**WHAT IS ASKED**: Repeat exactly what appears from the opening line of the listing to the line with "# stands at", inclusive.
══ DATA BLOCK
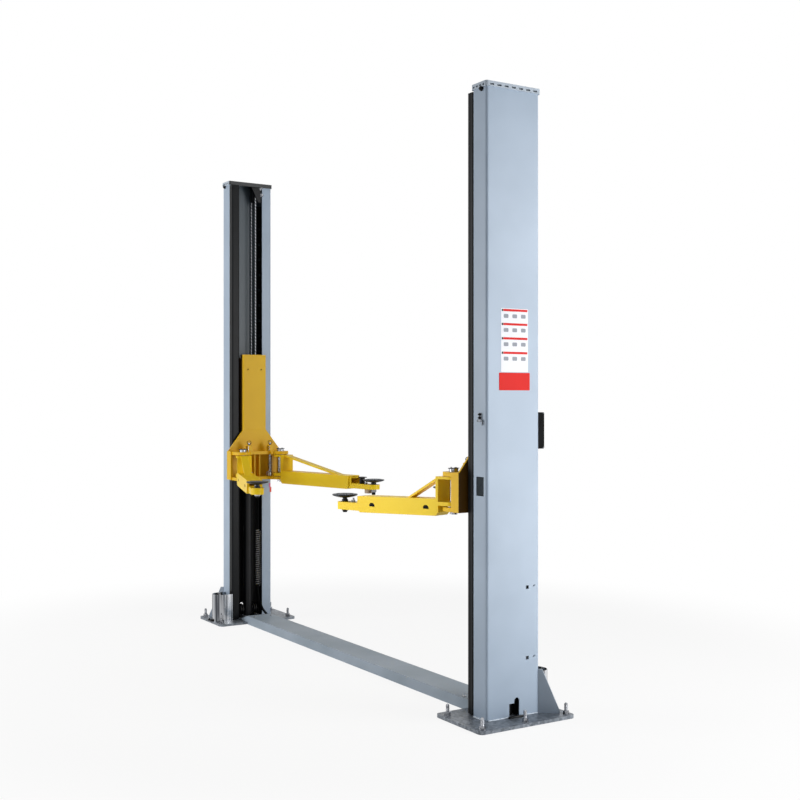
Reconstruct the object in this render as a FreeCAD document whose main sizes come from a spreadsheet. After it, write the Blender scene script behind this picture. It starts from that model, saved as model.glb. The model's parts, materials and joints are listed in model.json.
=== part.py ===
import FreeCAD, Part
import Sketcher
import math
import os

# Two post car lift. X runs from column to column, Y along the car, Z up.
# The origin is on the floor, midway between the two columns. The right column
# stands at +X, the left one at -X, and every length is in millimetres.

DIMENSIONS = {
    # the pair of columns
    "lip_span": 2676,
    "web_width": 293,
    "flange_depth": 105,
    "wall": 6,
    "opening": 164,
    "bend_radius": 12,
    "overall_height": 2824,
    # the castellated cap on each column
    "cap_plate": 5,
    "cap_skirt": 24,
    "cap_wall": 5,
    "cap_slot_width": 22,
    "cap_slot_height": 8,
    "cap_slot_pitch": 40,
    "cap_slot_count": 7,
    "cap_end_width": 12,
    "cap_end_pitch": 24,
    "cap_end_count": 4,
    "seat_gap": 0.3,
    # base plates, anchors, corner gussets and the bright shrouds
    "plate_thickness": 15,
    "plate_depth": 524,
    "plate_inner": 128,
    "plate_outer": 117,
    "plate_corner": 24,
    "anchor_edge": 31,
    "anchor_radius": 7.5,
    "anchor_hole": 8.5,
    "anchor_top": 66,
    "anchor_nut_flats": 24,
    "anchor_nut_height": 13,
    "washer_radius": 15,
    "washer_thickness": 3,
    "gusset_reach": 92,
    "gusset_height": 195,
    "gusset_lip": 14,
    "gusset_thickness": 10,
    "shroud_radius": 56,
    "shroud_wall": 3,
    "shroud_height": 170,
    "shroud_set_in": 7,
    # cut-outs in the columns
    "foot_hole_low": -22,
    "foot_hole_high": 34,
    "foot_hole_step": 60,
    "foot_hole_top": 84,
    "window_from_web": 21,
    "window_width": 56,
    "window_bottom": 999,
    "window_height": 85,
    "clip_hole": 16,
    "clip_first": 585,
    "clip_second": 269,
    "clip_inner": 80,
    "clip_outer": 117,
    # rubber door guard
    "guard_reach": 40,
    "guard_width": 52,
    "guard_groove": 4,
    "guard_round": 9,
    "guard_bore": 6.5,
    "guard_foot": 20,
    "guard_top": 2795,
    # floor cover
    "cover_half": 81,
    "cover_height": 52,
    "cover_sheet": 3,
    "cover_top_end": 1212,
    "cover_side_end": 1326,
    # carriage
    "face_stand_off": 63,
    "face_thickness": 12,
    "post_half": 81,
    "post_fold": 8,
    "post_top": 1711,
    "post_hole_y": 46,
    "post_hole_z": 1616,
    "post_hole": 5,
    "flare_top": 1228,
    "flare_bottom": 1098,
    "flare_half": 181,
    "carriage_bottom": 917,
    "post_flange": 10,
    "post_flange_depth": 26,
    "rail_inner": 62,
    "rail_wall": 10,
    "rail_outer": 96,
    "rail_lip_gap": 8,
    "rail_depth": 44,
    "rail_bottom": 1000,
    "rail_top": 1690,
    "lug_bottom": 1075,
    "lug_thickness": 19,
    "lug_low_bottom": 915,
    "lug_low_thickness": 18,
    "ear_radius": 50,
    "pivot_x": 1166,
    "pivot_y": 130,
    "lug_recess_x": 1196,
    "lug_recess_half": 66,
    "end_plate_depth": 49,
    "end_plate": 12,
    "end_plate_proud": 6,
    "end_gusset_top": 1098,
    "rib_offset": 17,
    "rib_thickness": 8,
    "rib_depth": 40,
    "slider_gap": 0.5,
    "slider_depth": 48,
    "slider_height": 70,
    # pivot pins and arm locks
    "pin_radius": 18,
    "pin_head": 22,
    "pin_head_height": 15,
    "pin_bottom": 899,
    "thrust_radius": 30,
    "running_gap": 0.08,
    "lock_x": 1200,
    "lock_y": 73,
    "lock_rod": 6,
    "lock_top": 1150,
    "lock_block": 13,
    "lock_block_height": 20,
    "lock_bottom": 938,
    "lock_guide": 24,
    "lock_guide_height": 40,
    "lock_guide_wall": 5,
    # swinging arms
    "beam_bottom": 892,
    "beam_height": 79,
    "front_fall": 16,
    "beam_half": 45,
    "beam_wall": 6,
    "beam_chamfer": 16,
    "root_plate_at": 57,
    "root_plate": 14,
    "fork_top": 1072,
    "fork_top_thickness": 12,
    "fork_low_bottom": 938,
    "fork_low_thickness": 18,
    "fork_ear": 45,
    "short_reach": 560,
    "long_reach": 706,
    "short_brace": 263,
    "long_brace": 605,
    "brace_half": 22,
    "brace_thickness": 11,
    "slot_near": 129,
    "slot_far_back": 95,
    "slot_length": 34,
    "slot_height": 18,
    # telescopic inner arms and pads
    "slide_gap": 2,
    "slide_seat": 0.3,
    "inner_start": 135,
    "short_tongue": 125,
    "right_rear_tongue": 120,
    "left_rear_tongue": 160,
    "short_tongue_thickness": 37,
    "long_tongue_thickness": 28,
    "tongue_tip": 36,
    "left_rear_out": 15,
    "pad_screw": 12,
    "pad_screw_bottom": 866,
    "pad_collar": 16,
    "pad_collar_height": 10,
    "pad_bowl_bottom": 939,
    "pad_bowl_radius": 26,
    "pad_rim_low": 950,
    "pad_rim_high": 956,
    "pad_radius": 63,
    "pad_dish_radius": 56,
    "pad_dish_depth": 3,
    # swing of each arm at rest, in degrees from the line between the columns
    "front_angle": 17.4,
    "left_rear_angle": 12,
    "right_rear_angle": 16,
    # hydraulic cylinder and its rod
    "cylinder_x": 1386,
    "cylinder_radius": 30,
    "cylinder_bore": 24,
    "cylinder_top": 1120,
    "gland_height": 40,
    "gland_radius": 34,
    "cylinder_floor": 20,
    "rod_radius": 20,
    "rod_bottom": 520,
    "rod_top": 1530,
    "piston_height": 40,
    "head_half": 22,
    "head_height": 66,
    "roller_radius": 38,
    "roller_half": 9,
    # equaliser cables and pulleys
    "cable_plane": 46,
    "cable_radius": 4.5,
    "pulley_x": 1395,
    "pulley_pitch": 31,
    "pulley_outer": 39,
    "pulley_half": 8,
    "pulley_bore": 10,
    "top_pulley_z": 2745,
    "base_pulley_z": 62,
    "cable_end": 1180,
    "bracket_plate": 4,
    "bracket_half": 24,
    "hanger_front": 1352,
    "hanger_low": 2705,
    "hanger_top_inner": 4,
    "hanger_top_outer": 118,
    "hanger_low_inner": 60,
    "hanger_low_outer": 110,
    # ladder rack, hose, control box and lock release
    "rack_thickness": 12,
    "rack_inner": 86,
    "rack_width": 36,
    "rack_bottom": 200,
    "rack_top": 2690,
    "rack_slot": 18,
    "rack_pitch": 100,
    "hose_radius": 8,
    "hose_x": 1414,
    "hose_y": 90,
    "hose_run_y": 66,
    "hose_z": 23.3,
    "hose_top": 950,
    "hose_turn_x": 1340,
    "union_height": 46,
    "box_low_x": 1342,
    "box_width": 58,
    "box_depth": 76,
    "box_bottom": 1194,
    "box_height": 174,
    "release_x": 1400,
    "release_z": 1352,
}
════
**FINAL RESULT**:
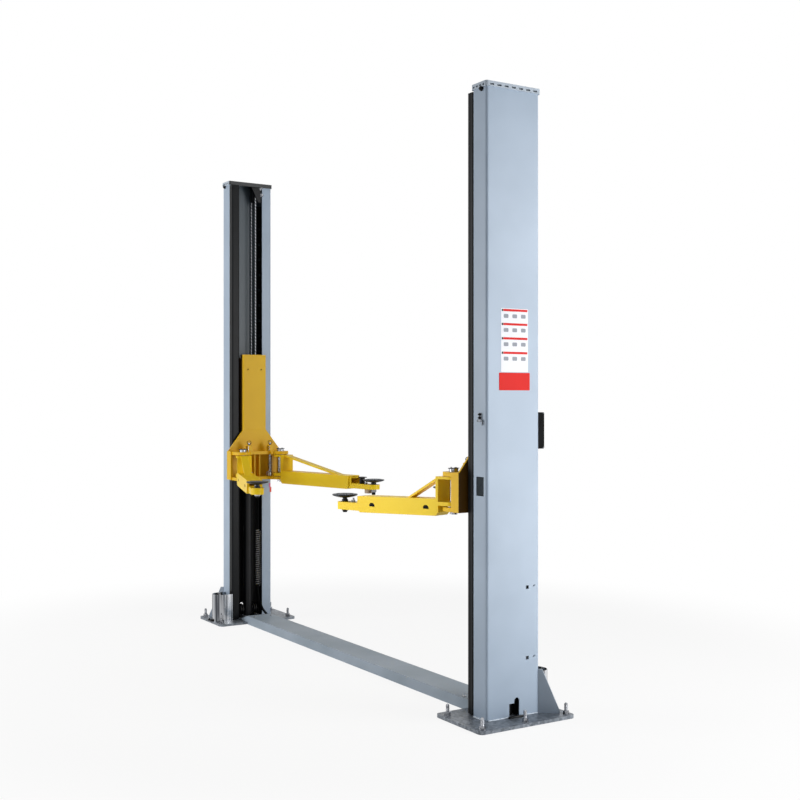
Reconstruct the object in this render as a FreeCAD document whose main sizes come from a spreadsheet. After it, write the Blender scene script behind this picture. It starts from that model, saved as model.glb. The model's parts, materials and joints are listed in model.json.
=== part.py ===
import FreeCAD, Part
import Sketcher
import math
import os

# Two post car lift. X runs from column to column, Y along the car, Z up.
# The origin is on the floor, midway between the two columns. The right column
# stands at +X, the left one at -X, and every length is in millimetres.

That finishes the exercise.